В Шпитале доктор-англичанин обратился к оказавшемуся в лагере профессору Ф. В. Вербицкому с просьбой пройти в одно из зданий лагеря осмотреть больного генерала, у которого был сердечный припадок. Как вспоминал позднее Вербицкий, «в большой комнате, где находилась группа казачьих офицеров из 15–20 человек, навстречу мне отделился мой старый знакомый по Белграду — генерал Шкуро. Он был в расстегнутом мундире немецкого генерала; бросалась в глаза небрежность в костюме и прическе.

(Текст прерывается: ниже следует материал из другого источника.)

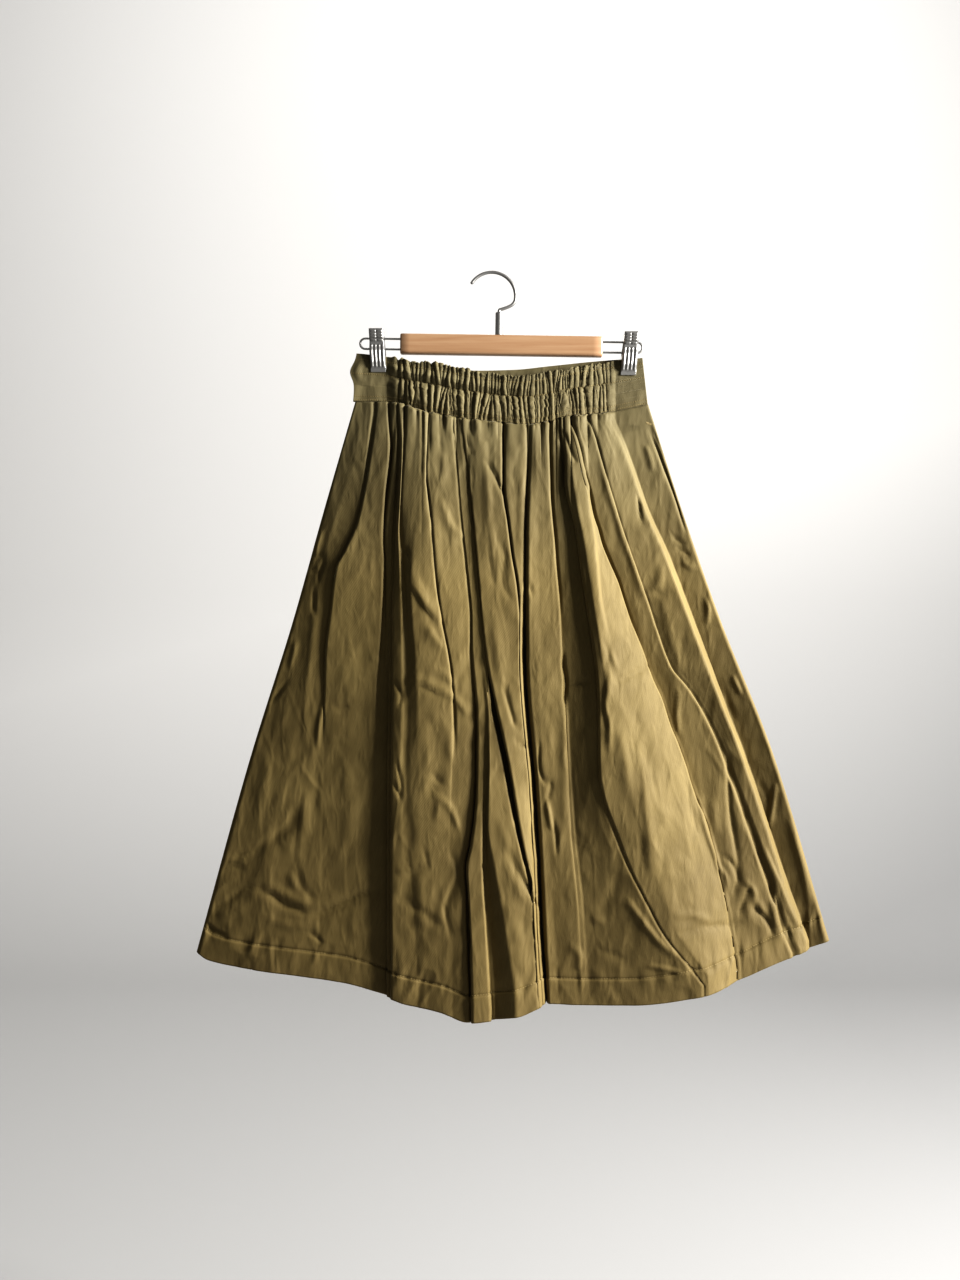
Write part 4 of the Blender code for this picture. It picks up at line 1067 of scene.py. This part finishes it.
def sweep_material():
    """Matt pale paint with painted shade: greyer below and towards the right."""
    mat, tree, shader = new_material("pale_sweep_painted_shade")
    place = add_node(tree, "ShaderNodeTexCoord").outputs["Object"]
    parts = add_node(tree, "ShaderNodeSeparateXYZ", Vector=place).outputs
    # Painted shade: the colour darkens below and towards the right.
    aslant = add_scaled(tree, "ShaderNodeMath", parts["X"], -0.3, parts["Z"])
    share = add_node(tree, "ShaderNodeMapRange", Value=aslant, From_Min=-1.75, From_Max=-0.1)
    colour = add_ramp(tree, share.outputs["Result"], (0, (0.27, 0.269, 0.267)), (1, (0.53, 0.525, 0.516)))
    set_sockets(tree, shader, {"Base Color": colour, "Roughness": 0.9})
    return mat


# ------------------------------------------------------------------------------------- stitches

def stitch_tree(thread):
    """Geometry Nodes that lay short stitches, a pitch apart, along the lines of a mesh."""
    tree = bpy.data.node_groups.new("stitching", "GeometryNodeTree")
    tree.interface.new_socket("Lines", in_out="INPUT", socket_type="NodeSocketGeometry")
    for name in ("Pitch", "Length Along", "Length Across", "Thread Radius"):
        tree.interface.new_socket(name, in_out="INPUT", socket_type="NodeSocketFloat")
    tree.interface.new_socket("Stitches", in_out="OUTPUT", socket_type="NodeSocketGeometry")
    given = add_node(tree, "NodeGroupInput").outputs
    curve = add_node(tree, "GeometryNodeMeshToCurve", Mesh=given["Lines"])
    even = add_node(tree, "GeometryNodeResampleCurve", {"mode": "LENGTH"}, Curve=curve.outputs["Curve"],
                    Length=given["Pitch"])
    along = add_node(tree, "GeometryNodeInputTangent")
    turn = add_node(tree, "FunctionNodeAlignRotationToVector", {"axis": "X"},
                    Vector=along.outputs["Tangent"])
    ball = add_node(tree, "GeometryNodeMeshUVSphere", Segments=6, Rings=4, Radius=1)
    size = add_node(tree, "ShaderNodeCombineXYZ", X=given["Length Along"], Y=given["Thread Radius"],
                    Z=given["Length Across"])
    stitch = add_node(tree, "GeometryNodeTransform", Geometry=ball.outputs["Mesh"],
                      Scale=size.outputs["Vector"])
    laid = add_node(tree, "GeometryNodeInstanceOnPoints", Points=even.outputs["Curve"],
                    Instance=stitch.outputs["Geometry"], Rotation=turn.outputs["Rotation"])
    real = add_node(tree, "GeometryNodeRealizeInstances", Geometry=laid.outputs["Instances"])
    finish = add_node(tree, "GeometryNodeSetMaterial", Geometry=real.outputs["Geometry"], Material=thread)
    add_node(tree, "NodeGroupOutput", Stitches=finish.outputs["Geometry"])
    return tree


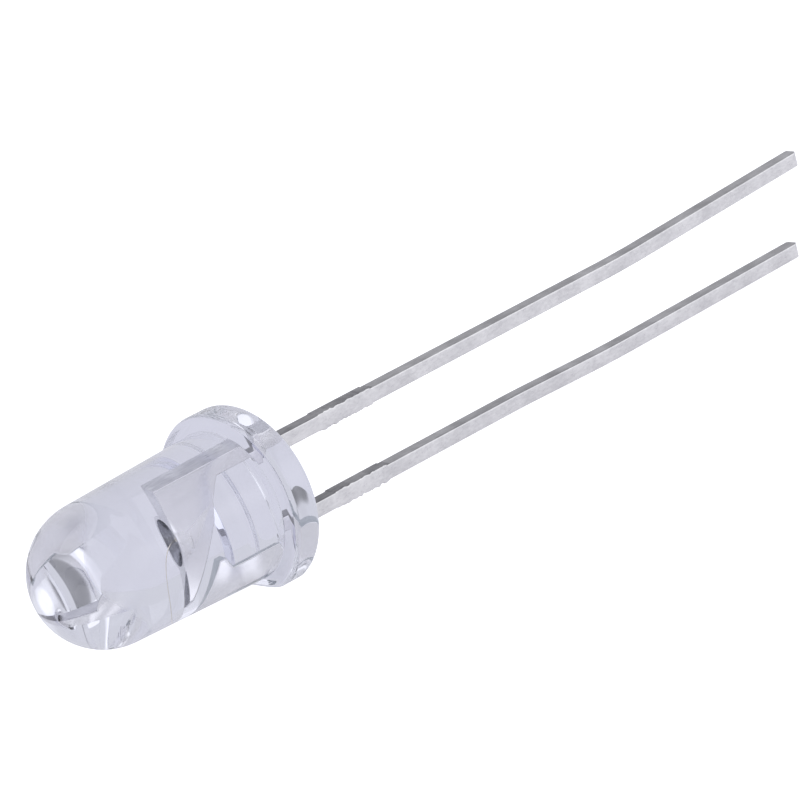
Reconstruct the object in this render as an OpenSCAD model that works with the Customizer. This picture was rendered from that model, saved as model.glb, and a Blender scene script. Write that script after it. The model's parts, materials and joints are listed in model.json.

Быстрыми шагами он направился ко мне и, посмотрев в сторону английского солдата, шепотом задал мне короткий вопрос: „Кто прибыл и куда везут?“ В его выразительных, с мужицкой хитрецой глазах,* я прочел тревогу и растерянность. /…/
Ясно понимая, что дело не в сердечном припадке, я все же попросил его расстегнуть рубаху и приложил к груди ухо. В такой позе мы продолжали наш разговор.
Когда я сказал, что везут всех офицеров Казачьего стана с П. Н. Красновым во главе, он побледнел и безнадежно махнул рукой» (Науменко В. Г. Указ. соч. — Т. 2. — С. 67–68).
Имеются интересные свидетельства по поводу формы, в которую был одет Шкуро в Шпитале. Так, профессор Ф. В. Вербицкий писал о том, что «категорически могу утверждать, что Шкуро в тот момент был в немецкой военной форме; так как он был в довольно растрепанном виде, с расстегнутым сверху донизу мундиром, и так как я ни в то время, ни сейчас не умею разбираться в отличиях формы разных чинов, то не считаю себя вправе утверждать, что эта форма была генеральская. Какие были погоны — не помню. Так как до этого я видел его в немецкой генеральской форме (и в Лиенце, куда он приезжал незадолго), то и остается до сих пор твердая уверенность, что он и в этот момент был в немецкой генеральской форме» (Науменко В. Г. Указ. соч. — Т. 2. — С. 67).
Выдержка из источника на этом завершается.